When Innovative Research Group surveyed approximately 2,800 randomly selected voters through an online panel in late July, just before the campaign started, 27 per cent said Mr. Mulcair was the leader who "represents positive change," next to 20 per cent who chose Mr. Trudeau. By the time the same company put the same question to another online panel last week, this time with about 1,500 participants, 27 per cent chose Mr. Trudeau and 21 per cent chose Mr. Mulcair. (Conservative Leader Stephen Harper was around 15 per cent both times, while just less than 30 per cent said none of the above or didn't know.)

On the question of who "has the best plan for the future," Mr. Trudeau went from 16 per cent to 24 per cent while Mr. Mulcair slid from 22 per cent to 18 per cent. And on which leader "stands for what I believe," a narrow 21-19 edge for Mr. Mulcair turned into a 22-17 advantage for Mr. Trudeau.

Even on what seemed the more experienced NDP Leader's most obvious selling point over the youthful and intermittently erratic Liberal one, Mr. Mulcair's advantage has eroded if not quite flipped. At the start of the campaign, 29 per cent chose Mr. Mulcair as most competent, next to just 13 per cent who selected Mr. Trudeau. By last week, their respective numbers were 21 per cent and 19 per cent.

The story is similar when it comes to perceptions of the parties they lead. On creating jobs, on "protecting the middle class," on understanding the needs of "people like me," the surveys show NDP advantages turning into Liberal ones.

It's not that everything is going perfectly according to plan for the Liberals on these fronts, even if it is going very well. Their hope was that Conservative support would start to erode as well. But as with the Tories' share of the popular vote, which if anything has inched upward, perceptions of Mr. Harper and his party compared with his rivals appear to have held steady – which probably is not a big surprise, considering how much of a known entity the Conservative Leader is by this point.

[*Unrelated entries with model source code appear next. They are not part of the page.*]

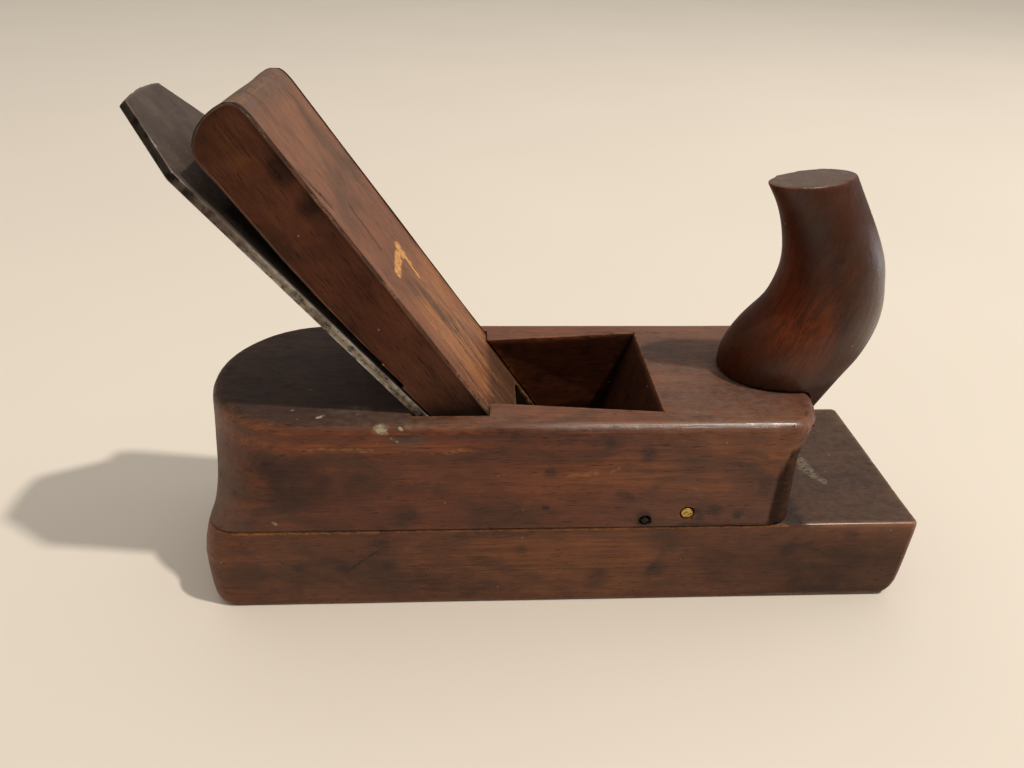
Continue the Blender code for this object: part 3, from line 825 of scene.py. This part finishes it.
def make_stock():
    """The stock's worn skin: its shape, then its masks."""
    skin = Skin("body_block", "stock", "stock_wood")
    skin.slice(
        0.35 * MM,
        2.2 * MM,
        XYZ,
        crisp=lambda spot: spot.z < JOINT_Z + 1 * MM,
        soft=lambda spot: outside(spot) and (spot.z > TOP_Z - 0.5 * MM or spot.x > 60 * MM),
        soft_bevel=1.9 * MM,
    )
    clear = ramp(skin.points[:, 2], JOINT_Z + 0.5 * MM, JOINT_Z + 4 * MM)
    worn = skin.wear_arrises(3, 8, 0.12 * MM, share=clear)
    skin.wave(5, 0.16 * MM, (26 * MM, 14 * MM, 12 * MM), clear)
    x, y, z = skin.points.T
    near, top = facing(skin, 1, -1), facing(skin, 2, 1)

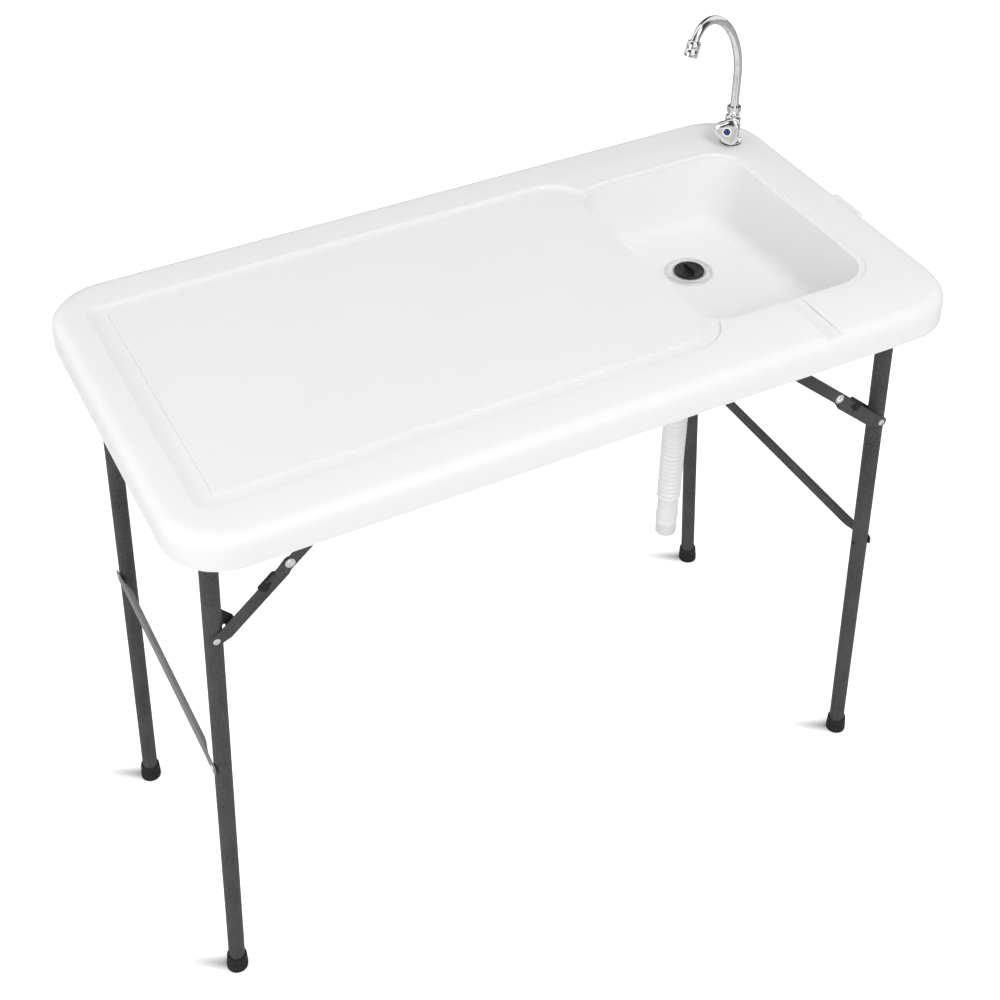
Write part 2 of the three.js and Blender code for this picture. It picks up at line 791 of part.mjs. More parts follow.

But supplanting Mr. Mulcair as the primary alternative to Mr. Harper was Mr. Trudeau's biggest imperative. And in terms of how the two opposition leaders are perceived, it's not as though the change happened overnight, in a way that suggests it could be reversed just as easily. There were three Innovative Research polls measuring the same things between the first and most recent ones, and they suggest the perception shift between Mr. Mulcair and Mr. Trudeau was a gradual process through August and September.

Two weeks is a long enough time in an election campaign that Mr. Trudeau could yet perform badly enough to undo some of his gains. And the NDP is trying, more aggressively than earlier in the campaign, to zero in on issues that could help Mr. Mulcair re-establish his leadership credentials. That includes a rather sudden interest in opposing a Trans Pacific Partnership trade deal, which in addition to playing to a few target ridings with affected industries seems to be aimed at positioning Mr. Mulcair as the clearest alternative to Mr. Harper.

But it's also worth keeping in mind that there is often a lag between changes in how voters perceive the leaders, and shifts in voter intentions. For the New Democrats, a turnaround would have to start really soon, if it has not begun already. And if what we are seeing in relative perceptions of the leaders holds, the Liberal breakaway from the NDP may only just have started.